Tailoring the field emission property of nitrogen-doped carbon nanotubes by controlling the graphitic/pyridinic substitution

Nitrogen-doped carbon nanotubes (CNTs) are known to be better field emitters than the pristine ones. But the field emissions (FE) property closely depends on what kinds of nitrogen moieties are substituted in the CNT matrix. While graphitic N-substituents (gN) give rise to additional sub-levels in the unoccupied states near the Fermi level, pyridinic N-substituents (pN) destroy the existing sub-levels. Here, we show that the FE property of N-doped CNTs can be tailored by controlling the gN/pN ratio therein.

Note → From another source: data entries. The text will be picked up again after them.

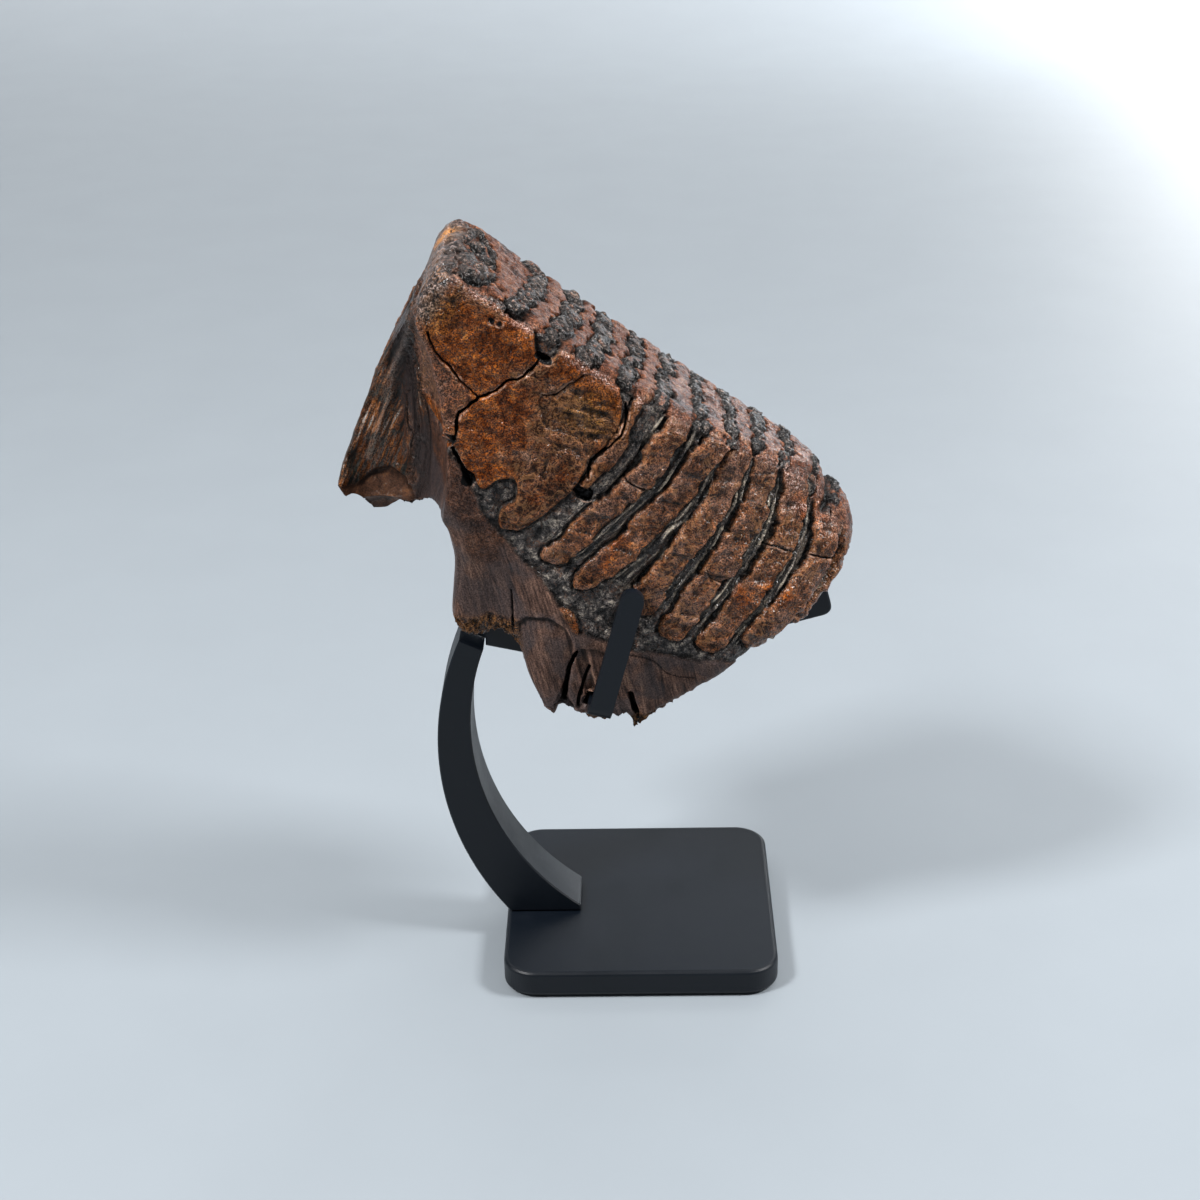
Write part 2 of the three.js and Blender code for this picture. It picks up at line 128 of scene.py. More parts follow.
BACK_CRACKS = [
    ([(-75, 24), (-62, 29), (-50, 27), (-36, 30), (-27, 24), (-21, 12), (-25, 1)], 0.5, 2.4),
    ([(-36, 30), (-41, 37), (-46, 44), (-51, 58)], 0.6, 2.4),
    ([(-27, 24), (-16, 27), (-4, 24)], 0.35, 1.2),
    ([(-50, 27), (-53, 14), (-50, 0)], 0.35, 1.4),
    ([(-24, 60), (-22, 48), (-13, 41), (-4, 38)], 0.4, 1.4),
    ([(14, 34), (18, 35), (22, 33)], 0.35, 1.2),
    ([(41, 22), (46, 23), (51, 21)], 0.35, 1.2),
    ([(68, 40), (73, 41), (78, 39)], 0.35, 1.2),
    ([(20, 108), (18, 98), (22, 88)], 1.4, 2.6),
    ([(50, 104), (46, 94), (48, 86)], 1.2, 2.4),
    ([(60, 95), (65, 100), (71, 107)], 1.0, 3.6),
]

# Deep black holes: centre along and below, radii, depth
FRONT_PITS = [
    (-31, 5.5, 3.4, 1.5, 2.0), (-42, 46, 2.0, 2.6, 3.0), (-30, 55, 2.6, 3.0, 3.0),
    (4, 38, 4.6, 2.4, 2.6), (-52, 3.5, 1.1, 1.0, 0.7), (-49, 3, 0.7, 0.7, 0.4),
]
BACK_PITS = [(-36, 31, 2.6, 2.2, 2.8), (-20, 12, 2.4, 2.0, 2.6), (-12, 52, 3.0, 2.2, 2.4)]

# Front and back of the crown, each with the first seed of its noise, and the chewing surface's seed
SIDES = [
    (FRONT_RIDGES, FRONT_PATCHES, FRONT_LOBES, FRONT_CRACKS, FRONT_PITS, 100),
    (BACK_RIDGES, BACK_PATCHES, [], BACK_CRACKS, BACK_PITS, 200),
]
CHEW_SEED = 300

# Flat-fronted pillar of the front root, and the torn slivers beside it: outlines in along and below
ROOT_PILLAR = [(12, 94), (16, 87), (24, 84), (31, 87), (35, 93), (39, 103), (43, 116), (10, 120)]
ROOT_SLIVERS = [(34, 91), (36, 87), (41, 85), (47, 87), (49, 96), (47, 114), (40, 114), (37, 100)]

# Rusty skin on the roots, below the cracked patch and beside the charcoal: outlines in along and
# below
RUSTY_SKIN = [
    [(-66, 40), (-50, 48), (-37, 50), (-31, 54), (-20, 61), (-8, 65), (-10, 70), (-22, 70),
     (-34, 65), (-46, 60), (-60, 56)],
    [(-19, 70), (-12, 69), (-7, 73), (-8, 79), (-14, 80), (-19, 76)],
]

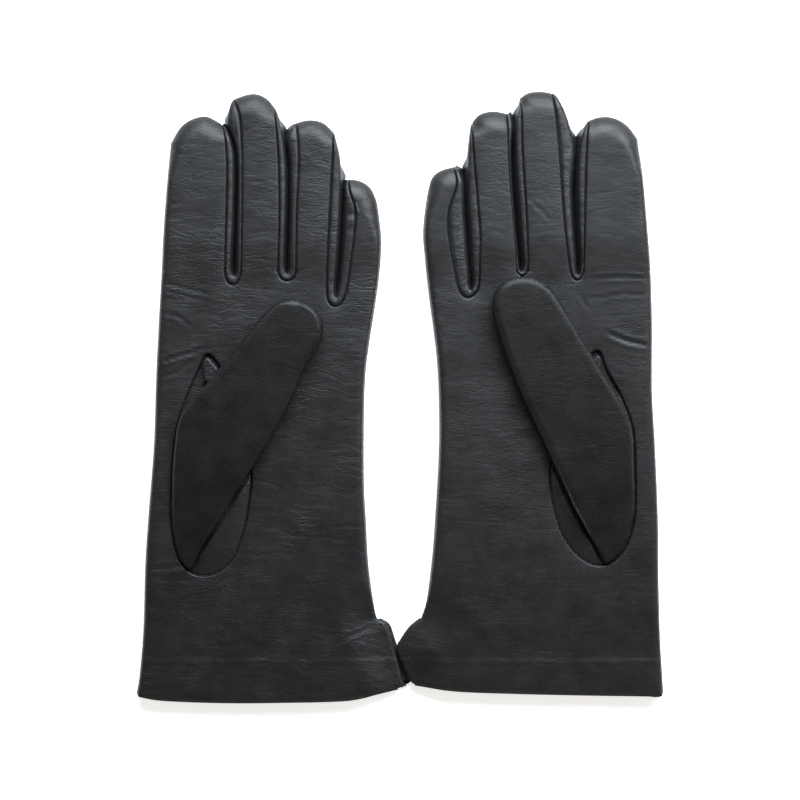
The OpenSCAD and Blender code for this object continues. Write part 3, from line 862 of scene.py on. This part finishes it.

Vertically aligned N-doped CNTs were grown by chemical vapor deposition of camphor in the presence of ferrocene catalyst, using dimethylformamide (DMF) as a nitrogen source. A step-wise increase of DMF concentration (0–45 wt.%) in camphor caused a systematic rise of N-doping (0.8–5.2 at.%) in the resulting CNTs. The gN- and pN-dopings were identified by XPS analysis, and gN/pN ratio was found to increase from 1.7 to 3.5 in a regular manner. The FE measurements of as-grown N-doped CNTs exhibited a corresponding decrease of turn-on field from 1.8 to 0.6 V/μm and threshold field from 4.2 to 2.0 V/μm. This study thus presents the first experimental demonstration of FE enhancement by controlling the gN/pN ratio.